Old 07-22-2018, 01:25 PM   #6
I'm not a Burm person, but I back my bloods off to one feeding every 10 days once they hit a year old. I would imagine you could do the same with your Burms without any ill effect.
Old 07-22-2018, 09:49 PM   #7
Well - I pretty sure that they can go about every 10 days between feedings for at least a month or so. So that shouldn't be much of problem.

Also it appears that I slightly underestimated their length a bit - it seems to be closer to 26-28 inches, instead of 24 inches.
Old 07-23-2018, 08:24 PM   #8
I really like the idea of handling through a pillow case to get them used to you. I'll be adopting that one!

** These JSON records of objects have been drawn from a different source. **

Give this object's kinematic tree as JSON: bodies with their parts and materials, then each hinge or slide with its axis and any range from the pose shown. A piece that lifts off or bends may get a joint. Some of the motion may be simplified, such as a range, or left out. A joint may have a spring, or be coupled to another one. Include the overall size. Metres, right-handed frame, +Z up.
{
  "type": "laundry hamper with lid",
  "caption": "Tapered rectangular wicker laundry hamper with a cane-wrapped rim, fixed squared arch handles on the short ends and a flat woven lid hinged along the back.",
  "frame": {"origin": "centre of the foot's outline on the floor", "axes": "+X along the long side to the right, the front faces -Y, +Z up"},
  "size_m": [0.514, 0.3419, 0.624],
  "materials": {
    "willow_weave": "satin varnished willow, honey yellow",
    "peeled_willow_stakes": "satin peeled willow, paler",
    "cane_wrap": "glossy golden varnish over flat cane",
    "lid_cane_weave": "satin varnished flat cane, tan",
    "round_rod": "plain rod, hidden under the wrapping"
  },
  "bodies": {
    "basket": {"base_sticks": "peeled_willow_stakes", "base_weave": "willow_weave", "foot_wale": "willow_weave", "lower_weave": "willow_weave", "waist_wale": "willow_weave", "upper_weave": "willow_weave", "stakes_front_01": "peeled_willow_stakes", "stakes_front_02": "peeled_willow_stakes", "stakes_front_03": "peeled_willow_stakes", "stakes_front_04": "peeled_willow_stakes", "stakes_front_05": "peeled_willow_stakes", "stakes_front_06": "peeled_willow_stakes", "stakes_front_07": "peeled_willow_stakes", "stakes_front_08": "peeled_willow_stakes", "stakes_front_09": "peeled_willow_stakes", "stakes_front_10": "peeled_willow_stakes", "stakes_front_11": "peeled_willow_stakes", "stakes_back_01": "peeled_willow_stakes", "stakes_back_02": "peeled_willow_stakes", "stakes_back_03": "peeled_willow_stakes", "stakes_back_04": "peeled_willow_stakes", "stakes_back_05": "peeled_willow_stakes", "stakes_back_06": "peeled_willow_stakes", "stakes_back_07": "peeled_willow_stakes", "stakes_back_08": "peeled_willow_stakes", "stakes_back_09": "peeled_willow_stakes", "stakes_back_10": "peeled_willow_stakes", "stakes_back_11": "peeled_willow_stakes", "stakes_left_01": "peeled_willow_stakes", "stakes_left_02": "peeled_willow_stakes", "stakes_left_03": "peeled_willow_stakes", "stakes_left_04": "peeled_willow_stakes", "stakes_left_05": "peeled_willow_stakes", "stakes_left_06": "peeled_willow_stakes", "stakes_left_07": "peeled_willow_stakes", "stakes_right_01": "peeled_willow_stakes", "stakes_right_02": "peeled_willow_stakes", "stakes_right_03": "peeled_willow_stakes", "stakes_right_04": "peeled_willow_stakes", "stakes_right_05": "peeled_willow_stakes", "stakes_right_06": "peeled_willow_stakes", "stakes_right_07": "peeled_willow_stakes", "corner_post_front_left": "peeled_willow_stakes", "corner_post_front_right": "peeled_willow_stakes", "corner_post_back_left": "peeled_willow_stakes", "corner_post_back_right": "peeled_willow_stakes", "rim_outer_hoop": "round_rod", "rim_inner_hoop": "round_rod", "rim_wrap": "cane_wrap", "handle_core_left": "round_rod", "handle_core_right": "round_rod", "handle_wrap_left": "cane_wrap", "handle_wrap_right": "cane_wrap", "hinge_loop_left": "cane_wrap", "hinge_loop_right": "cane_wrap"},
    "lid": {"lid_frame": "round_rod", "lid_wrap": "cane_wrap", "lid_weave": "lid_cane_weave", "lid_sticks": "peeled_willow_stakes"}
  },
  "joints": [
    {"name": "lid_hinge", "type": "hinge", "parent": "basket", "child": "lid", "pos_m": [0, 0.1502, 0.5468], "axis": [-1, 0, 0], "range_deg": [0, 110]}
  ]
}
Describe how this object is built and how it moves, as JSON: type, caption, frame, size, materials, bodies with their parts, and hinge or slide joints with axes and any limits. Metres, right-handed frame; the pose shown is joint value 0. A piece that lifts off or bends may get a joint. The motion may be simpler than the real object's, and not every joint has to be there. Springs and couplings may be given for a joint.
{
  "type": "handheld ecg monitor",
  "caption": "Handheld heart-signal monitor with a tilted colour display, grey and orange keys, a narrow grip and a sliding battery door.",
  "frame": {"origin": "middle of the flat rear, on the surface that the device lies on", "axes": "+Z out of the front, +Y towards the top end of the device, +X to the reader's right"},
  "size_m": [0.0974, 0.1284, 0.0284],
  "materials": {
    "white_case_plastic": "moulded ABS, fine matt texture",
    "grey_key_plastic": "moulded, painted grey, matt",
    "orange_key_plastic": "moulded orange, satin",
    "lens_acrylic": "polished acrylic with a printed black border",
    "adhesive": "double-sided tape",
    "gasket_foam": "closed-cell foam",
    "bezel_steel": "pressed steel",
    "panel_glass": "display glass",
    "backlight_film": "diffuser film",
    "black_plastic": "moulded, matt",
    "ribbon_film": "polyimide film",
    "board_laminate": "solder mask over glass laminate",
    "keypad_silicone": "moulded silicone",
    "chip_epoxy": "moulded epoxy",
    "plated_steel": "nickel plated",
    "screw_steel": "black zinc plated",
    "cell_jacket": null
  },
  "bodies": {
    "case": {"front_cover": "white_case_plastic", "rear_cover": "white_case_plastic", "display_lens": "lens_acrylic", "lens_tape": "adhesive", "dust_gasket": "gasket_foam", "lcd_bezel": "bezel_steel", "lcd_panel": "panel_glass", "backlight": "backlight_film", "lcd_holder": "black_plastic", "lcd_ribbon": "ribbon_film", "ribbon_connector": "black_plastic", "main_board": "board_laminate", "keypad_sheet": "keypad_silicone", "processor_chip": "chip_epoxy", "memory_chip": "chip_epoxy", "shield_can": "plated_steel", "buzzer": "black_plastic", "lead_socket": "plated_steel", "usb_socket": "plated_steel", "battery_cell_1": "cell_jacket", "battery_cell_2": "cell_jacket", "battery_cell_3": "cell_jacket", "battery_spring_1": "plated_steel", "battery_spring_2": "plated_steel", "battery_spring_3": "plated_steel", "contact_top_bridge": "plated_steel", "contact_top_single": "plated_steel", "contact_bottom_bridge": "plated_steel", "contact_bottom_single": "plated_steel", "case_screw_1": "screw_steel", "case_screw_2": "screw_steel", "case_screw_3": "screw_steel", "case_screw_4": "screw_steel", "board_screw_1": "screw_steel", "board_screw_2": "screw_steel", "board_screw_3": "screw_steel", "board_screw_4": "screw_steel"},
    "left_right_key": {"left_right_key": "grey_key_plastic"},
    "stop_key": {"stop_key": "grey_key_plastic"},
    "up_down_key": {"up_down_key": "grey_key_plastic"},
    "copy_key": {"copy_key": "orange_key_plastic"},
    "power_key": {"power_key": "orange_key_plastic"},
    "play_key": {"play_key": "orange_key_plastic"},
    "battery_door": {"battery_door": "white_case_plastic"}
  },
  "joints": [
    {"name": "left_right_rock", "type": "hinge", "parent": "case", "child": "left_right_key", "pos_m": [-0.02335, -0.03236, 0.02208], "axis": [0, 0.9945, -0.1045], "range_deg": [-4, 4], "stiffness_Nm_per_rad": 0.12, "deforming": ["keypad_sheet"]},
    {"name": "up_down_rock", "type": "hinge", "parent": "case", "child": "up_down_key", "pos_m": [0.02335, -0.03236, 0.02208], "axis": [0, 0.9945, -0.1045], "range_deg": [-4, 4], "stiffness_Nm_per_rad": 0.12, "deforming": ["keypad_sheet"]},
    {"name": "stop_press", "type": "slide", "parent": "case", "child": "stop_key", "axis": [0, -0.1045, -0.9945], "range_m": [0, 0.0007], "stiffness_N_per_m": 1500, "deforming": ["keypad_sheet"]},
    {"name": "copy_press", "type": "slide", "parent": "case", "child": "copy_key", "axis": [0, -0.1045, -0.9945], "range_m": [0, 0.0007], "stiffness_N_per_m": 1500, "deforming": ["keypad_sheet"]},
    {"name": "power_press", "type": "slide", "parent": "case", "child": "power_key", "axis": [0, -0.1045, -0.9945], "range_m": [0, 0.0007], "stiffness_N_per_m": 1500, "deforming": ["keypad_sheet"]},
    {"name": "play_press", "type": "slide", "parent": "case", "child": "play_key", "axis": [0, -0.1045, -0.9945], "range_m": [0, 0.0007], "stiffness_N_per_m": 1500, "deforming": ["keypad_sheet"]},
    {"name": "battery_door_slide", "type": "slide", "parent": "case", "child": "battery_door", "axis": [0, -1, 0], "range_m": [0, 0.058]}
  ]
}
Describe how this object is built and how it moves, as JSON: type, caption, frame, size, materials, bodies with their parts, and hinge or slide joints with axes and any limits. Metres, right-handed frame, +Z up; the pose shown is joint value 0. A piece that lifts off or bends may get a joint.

Just one caveat about backing off their feeding times - I only feed my adult (other species) snakes once every 2 weeks, but I prefer not to handle them in the few days just before their feeding time, as they are, you know, quite keen and hungry by then.....
Old 07-26-2018, 05:54 AM   #9
Well - presently I have been using leather gloves and a snake hook.

I have pick them up with gloves several times - attempting to cover their head and pick them up from behind. Still they always get scared and try to get away.

but when I pick them up using the hook - they are much calmer - although still a bit defensive.

Also once they are out of their tubs - they usually seem to calm down a bit.
Old 07-26-2018, 09:34 AM   #10
Originally Posted by Krj-2501 View Post
Also once they are out of their tubs - they usually seem to calm down a bit.
That's very common.

Also with a tub I find it easier to pull it completely out of the rack and put it on a table or the floor, and then approach the snake from the back to pick it up. Or, if they start running and pop over the side you can sneak a hand underneath and lift them up.

Bear in mind that scared juvenile burms instinctively want climb, so when it's time to put them away it's easiest to put the tub back into the rack, then position their heads just below the tub so they climb up into it, rather than you pushing them down into the tub.